Two weeks ago, on the Sunday in Great Lent when the Church reminds us of the life and teachings of St. Gregory Palamas, we recalled the practice of hesychia, or “stillness” – the quieting of our souls, in order to hear God speaking to us. The person seeking this stillness, and the purity of heart needed to hear God, must live the ascetic life of the Orthodox Church in order to be free from all worldly influences. This concept isn’t foreign to us – at least, it shouldn’t be, given that we hear it at every Divine Liturgy, in the words of the Cherubic Hymn: “Let us who mystically represent the Cherubim, and chant the thrice-holy hymn unto the life-creating Trinity, now lay aside all earthly care; that we may receive the King of all Who cometh invisibly upborne in triumph by the ranks of angels.”
Last week, on the Sunday of the Veneration of the Holy Cross, we were reminded that, to be followers of our Lord Jesus Christ, we must take up our Cross, and follow Him. The Cross is carried by us through the Orthodox way of life: a life of prayer, and fasting, of giving, and of struggling to overcome our passions with the virtues that oppose them; a life of loving God, and loving God in each other, and so forgiving, and seeking to be humble, seeing only our own sins, and not the sins of others. Once again, we see that the Orthodox way of life, by which we take up our Cross and follow our Lord, is the way of the ascetic life.
Today, the fourth Sunday of Great Lent, we are given the example of the life and teachings of St. John of the Ladder. He went to Mount Sinai, where the holy prophet Moses had brought the people of Israel after the Exodus from slavery in Egypt, and received from God the Ten Commandments written by the finger of God on tablets of stone. There, as a young man of sixteen years, St. John became a monk, and served his spiritual father for nineteen years. When his spiritual father reposed in the Lord, St. John then lived as a hermit in a small cave, practicing a very strict form of the ascetic life. He became the abbot of the monastery there on Mount Sinai, and worked many miracles. He died at the age of eighty, in or around the year 649.

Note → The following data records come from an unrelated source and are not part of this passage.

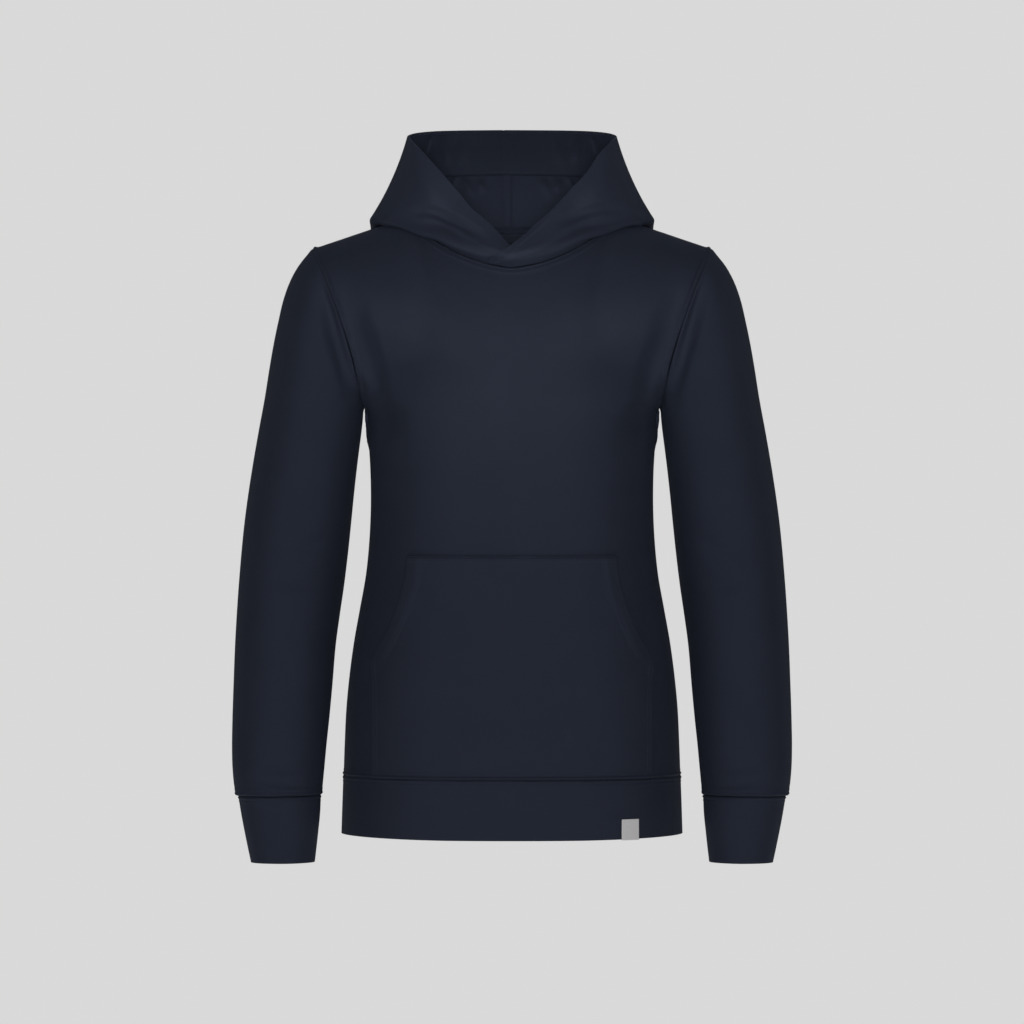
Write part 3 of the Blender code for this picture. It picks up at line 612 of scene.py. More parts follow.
# %% Folds
Crease = namedtuple("Crease", "path width depth")  # in millimetres; the path is pairs of x and z
FOLD_ROOM = 6 * MM  # folds fade out this near to a seam
PATH_POINTS = 24
PATH_END = 0.02  # a crease keeps a trace of its depth at its two ends
BLUNTNESS = 0.7  # below 1, it keeps its depth for longer before it fades


def mirrored(creases):
    """The same creases on the wearer's other side."""
    return [Crease([(-x, z) for x, z in path], width, depth) for path, width, depth in creases]


def dropped(tree, x, z, start, heading):
    """The place and normal of the cloth where a line of sight through (x, z) meets it, from start on."""
    camera_place = np.array([0, -CAMERA_DISTANCE, CAMERA_HEIGHT])
    sight = np.array([x, 0, z]) * MM - camera_place
    origin = camera_place + sight * (CAMERA_DISTANCE + start) / CAMERA_DISTANCE
    place, normal = tree.ray_cast(Vector(origin), Vector(sight * heading))[:2]
    if place is None:
        place, normal = tree.find_nearest(Vector(camera_place + sight))[:2]
    return np.array(place), np.array(normal)


def off_seams(points, tube=False):
    """A factor that keeps folds away from the seams."""
    share = np.clip(from_border(points, tube) / FOLD_ROOM, 0, 1)
    return share * share * (3 - 2 * share)


def creased(points, normals, creases, start=-1.0, heading=1):
    """Heights of all creases of a piece."""
    tree = as_tree(Sheet(points, None, None, False))
    heights = np.zeros(points.shape[:2])
    for crease in creases:
        found = [dropped(tree, x, z, start, heading) for x, z in crease.path]
        line = np.array([place for place, normal in found])
        out = unit(np.mean([normal for place, normal in found], axis=0))
        knots = np.arange(len(line), dtype=float)
        if len(line) > 2:
            line = curve_through(knots, line[:, None], np.linspace(0, knots[-1], PATH_POINTS))[:, 0]
        distance, place = along(points, line)
        share = place / max(place.max(), 1e-6)
        fade = np.sin(math.pi * np.clip(share, PATH_END, 1 - PATH_END)) ** BLUNTNESS
        near = np.cos(0.5 * math.pi * np.clip(distance / (crease.width * MM), 0, 1)) ** 2
        facing = np.clip((normals @ out) * 2, 0, 1)
        heights += crease.depth * MM * near * fade * facing
    return heights


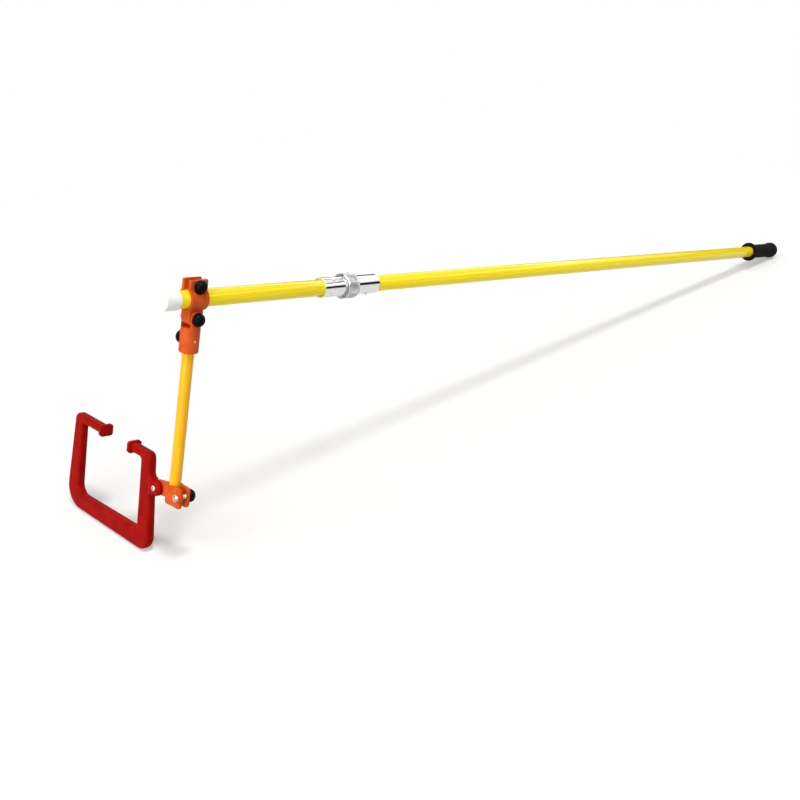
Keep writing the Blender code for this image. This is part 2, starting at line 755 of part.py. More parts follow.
def rod_clamp_fasteners(seat, materials):
    place = (0, -rod_clamp_bolt_reach, rod_clamp_bolt_rise)
    nut_start = nut_pocket_floor() + seat_gap
    hex_nut("rod_clamp_nut", seat, place, nut_start, along_pole * -1, materials)
    axis = make_empty("rod_clamp_bolt_axis", seat, place)
    knob_start = rod_clamp_ear_face + seat_gap
    bolt_start = -(nut_start + nut_thickness + bolt_chamfer)
    bolt_end = knob_start + knob_bore_depth - seat_gap
    bolt("rod_clamp_bolt", axis, bolt_start, bolt_end, bolt_radius, along_pole, materials)
    knob("rod_clamp_knob", axis, knob_start, bolt_radius + bolt_gap, along_pole, materials)


def holder_corners():
    # The C in its own plane: y across, z up, counter-clockwise seen from +X, pivot at 0, 0.
    foot = -frame_foot_drop
    top = frame_arm_rise
    height = top - foot
    base_top = foot + base_height
    arm_under = top - arm_height

    def near_edge(z):
        return frame_near_foot + (frame_near_top - frame_near_foot) * (z - foot) / height

    far_foot = frame_near_foot + frame_foot_width
    far_top = frame_near_top + frame_top_width
    near_jaw_back = frame_near_top + near_arm_length - jaw_thickness / 2
    far_jaw_back = frame_near_top + near_arm_length + jaw_gap + jaw_thickness / 2
    lug = lap_lug_radius
    corners = [
        (near_edge(foot), foot, foot_near_round),
        (far_foot, foot, foot_far_round),
        (far_top, top, shoulder_round),
        (far_jaw_back, top, 0),
        (far_jaw_back, arm_under, 0),
        (far_top - far_top_width, arm_under, arm_fillet),
        (far_foot - far_foot_width, base_top, inner_far_round),
        (near_edge(foot) + near_foot_width, base_top, inner_near_round),
        (frame_near_top + near_top_width, arm_under, arm_fillet),
        (near_jaw_back, arm_under, 0),
        (near_jaw_back, top, 0),
        (frame_near_top, top, shoulder_round),
        (near_edge(lug), lug, lap_fillet),
        (-lug, lug, lug * 0.999),
        (-lug, -lug, lug * 0.999),
        (near_edge(-lug), -lug, lap_fillet),
    ]
    return corners


def jaw_head(middle_y, arm_under):
    # A chamfered T-shaped head across the end of an arm.
    half = jaw_length / 2
    low = arm_under + arm_height / 2 - jaw_height / 2
    high = low + jaw_height
    cut = jaw_chamfer
    corners = [(-half + cut, low, 0), (half - cut, low, 0), (half, low + cut, 0)]
    corners += [(half, high - cut, 0), (half - cut, high, 0), (-half + cut, high, 0)]
    corners += [(-half, high - cut, 0), (-half, low + cut, 0)]
    axes = (along_pole, away_from_rod, across_pole * -1)
    return shifted(slab(corners, jaw_thickness, axes, 0.0008, 1), (0, middle_y, 0))


def holder_frame(swivel, materials):
    axes = (across_pole, away_from_rod, along_pole)
    shape = slab(holder_corners(), frame_depth, axes, frame_edge_round, 4)
    item = make_object("holder_frame", shape, swivel, material=materials["holder"])
    arm_under = frame_arm_rise - arm_height
    near_face = frame_near_top + near_arm_length
    for middle in (near_face - jaw_thickness / 2, near_face + jaw_gap + jaw_thickness / 2):
        combine(item, jaw_head(middle, arm_under), "UNION")
    back = frame_depth / 2 + 0.001
    front = frame_depth / 2 - tongue_thickness - running_gap
    lap = rod_shape(front, back, tongue_radius + 2 * running_gap, along_pole, 0, round_segments)
    combine(item, lap, "DIFFERENCE")
    root = box_shape((front, -lap_lug_radius * 2, -lap_lug_radius * 2),
                     (back, tongue_radius * 0.6, lap_lug_radius * 2))
    combine(item, root, "DIFFERENCE")
    pivot_hole = rod_shape(-back, back, pivot_radius + bolt_gap, along_pole)
    combine(item, pivot_hole, "DIFFERENCE")
    finish(item)
    return item


def pivot_fasteners(clamp_seat, place, materials):
    # A headed pin through the lug and the tongue, held by a pressed cap behind.
    half = frame_depth / 2
    head = half + seat_gap
    tail = half + seat_gap
    profile = [(-head - pivot_head_height, 0), (-head - pivot_head_height, pivot_head_radius * 0.6)]
    profile += [(-head - pivot_head_height * 0.5, pivot_head_radius), (-head, pivot_head_radius)]
    profile += [(-head, pivot_radius), (tail + washer_thickness + 0.001, pivot_radius)]
    profile += [(tail + washer_thickness + 0.001, 0)]
    make_object("pivot_pin", turned(profile, along_pole, small_segments), clamp_seat, place,
                materials["zinc"])
    ring = pipe_shape(tail, tail + washer_thickness, washer_radius * 0.9, pivot_radius + bolt_gap,
                      along_pole, small_segments)
    make_object("pivot_washer", ring, clamp_seat, place, materials["zinc"])


def lowest_point(item):
    places = [item.matrix_world @ vertex.co for vertex in item.data.vertices]
    return min(places, key=lambda place: place.z)


def stand_on_floor(root):
    # Tilts the pole until the end of its grip and the holder's foot are at one level, then
    # moves it so that its bounding box is centred over the world's origin.
    tilt = 0.2
    for step in range(5):
        root.rotation_euler = (0, tilt, 0)
        bpy.context.view_layer.update()
        heel = lowest_point(bpy.data.objects["grip"])
        foot = lowest_point(bpy.data.objects["holder_frame"])
        tilt += (heel.z - foot.z) / (heel.x - foot.x)
    low = Vector((math.inf,) * 3)
    high = Vector((-math.inf,) * 3)
    for item in bpy.data.objects:
        if item.type == "MESH":
            for vertex in item.data.vertices:
                place = item.matrix_world @ vertex.co
                low = Vector(map(min, low, place))
                high = Vector(map(max, high, place))
    root.location = (-(low.x + high.x) / 2, -(low.y + high.y) / 2, -low.z)
    bpy.context.view_layer.update()


def build():
    clear_scene()
    materials = make_materials()
    root = make_empty("pole_frame")
    rear_tube(root, materials)
    rear_ferrule(root, materials)
    rear_rivet_place = rear_ferrule_end - rivet_inset
    rivet("rear_rivet", root, rear_rivet_place, away_from_rod * -1, materials)
    grip(root, materials)
    front = make_empty("front_section", root)
    front_tube(front, materials)
    front_cap(front, materials)
    front_ferrule(front, materials)
    front_rivet_place = coupling_front + rivet_inset
    rivet("front_rivet", front, front_rivet_place, away_from_rod, materials)
    coupling_nut(front, materials)
    clamp_seat = make_empty("clamp_seat", front, (clamp_center, 0, 0))
    head_clamp(front, materials)
    head_clamp_fasteners(clamp_seat, materials)
    swing = make_empty("swing_axis", front, (hinge_place, 0, -hinge_drop))
    swing.rotation_euler = (0, rod_lean, 0)
    rod_socket(swing, materials)
    hinge_fasteners(swing, materials)
    socket_fasteners(swing, materials)
    rod(swing, materials)
    rod_clamp_seat = make_empty("rod_clamp_seat", swing, (0, 0, -rod_clamp_drop))
    rod_clamp(rod_clamp_seat, materials)
    rod_clamp_fasteners(rod_clamp_seat, materials)
    pivot_place = (0, pivot_reach, rod_clamp_drop - pivot_drop)
    pivot_fasteners(rod_clamp_seat, pivot_place, materials)
    swivel = make_empty("swivel_axis", rod_clamp_seat, pivot_place)
    holder_frame(swivel, materials)
    stand_on_floor(root)


build()
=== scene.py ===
import json
import math
import bmesh
import bpy
from mathutils import Matrix, Quaternion, Vector


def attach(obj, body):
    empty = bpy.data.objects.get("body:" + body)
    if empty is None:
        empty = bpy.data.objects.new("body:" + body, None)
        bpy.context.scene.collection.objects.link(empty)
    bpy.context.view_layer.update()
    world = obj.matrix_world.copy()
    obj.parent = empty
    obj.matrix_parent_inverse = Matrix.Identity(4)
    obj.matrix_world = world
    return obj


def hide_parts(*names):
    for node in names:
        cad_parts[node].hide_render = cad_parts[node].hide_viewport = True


# Insulated installation pole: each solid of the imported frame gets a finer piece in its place.
# Lengths are in metres. X runs from the head of the pole to its grip, Z is up.

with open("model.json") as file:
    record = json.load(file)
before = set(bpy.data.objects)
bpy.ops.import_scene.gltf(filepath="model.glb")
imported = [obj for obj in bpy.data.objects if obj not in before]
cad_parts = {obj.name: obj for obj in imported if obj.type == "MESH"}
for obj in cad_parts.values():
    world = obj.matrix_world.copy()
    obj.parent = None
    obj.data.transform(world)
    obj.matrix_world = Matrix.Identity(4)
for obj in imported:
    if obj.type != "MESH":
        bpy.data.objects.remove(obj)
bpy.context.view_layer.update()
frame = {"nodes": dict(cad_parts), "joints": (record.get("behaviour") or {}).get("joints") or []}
joints = {joint["name"]: joint for joint in frame["joints"]}
across = Vector((0, 1, 0))

# distances that place every piece, measured along the pole from its front end
pole = {"ringStart": 0.392, "length": 2.151, "tube": 0.015, "wall": 0.0028}
rodArm = {"clampDrop": 0.310, "pivotReach": 0.048, "pivotDrop": 0.318}
slack = {"seat": 0.0003, "running": 0.0004}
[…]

It was while he was living the ascetic life alone in his cave that he wrote the book that has given him the name by which we know him today: “The Ladder of Divine Ascent.” In his book, St. John describes the way that a monk – that is to say, in the Orthodox point of view, anyone who pursues an ascetic way of life (which is not the exclusive practice only of monastics) – can raise his soul from earth to heaven, as though one was climbing a ladder. It is not so much a book of spiritual practices or exercises or techniques; rather, it instructs and directs those who desire to draw closer to God by revealing the realities of life in this world and in the heavenly realm, so as to encourage and inspire us by a glimpse of the divine vision.
Through these great teachers, such as St. John of the Ladder, we gain insight as well into the first Gospel reading today. The disciples of our Lord, St. Mark tells us, were unable to heal a demon-possessed boy; and, when they ask our Lord about this, He tells them that “this kind only comes out by prayer and fasting.” We see, over and over again in the lives of the saints, how they gain power over the demons because they lived an ascetic life. We are warned, however, that it is not “merely” prayer and fasting that has accomplished this. In the deepest sense, prayer and fasting are effective against the attacks of the demons only when we have, through the ascetic disciplines, achieved a state of true humility – thinking nothing of ourselves, whether praised, insulted, or ignored; and a state of total obedience to the will of God, having surrendered our own will freely to God, trusting ourselves entirely to His great mercy. We cannot overcome the demons without overcoming our passions – the avenues by which the demons attack us, to draw us away from God, and claim us as their own.
Brothers and sisters, in the time that remains to us in this season of Great Lent, let us give thanks to God for the wise teachers He has given to us; and let us also pay heed to their example and instructions. Let us dedicate ourselves to drawing nearer to God, to ascending the ladder by which we leave this earthly life behind, so that we might grow in the life of the world to come – to the glory of God, and the salvation of souls.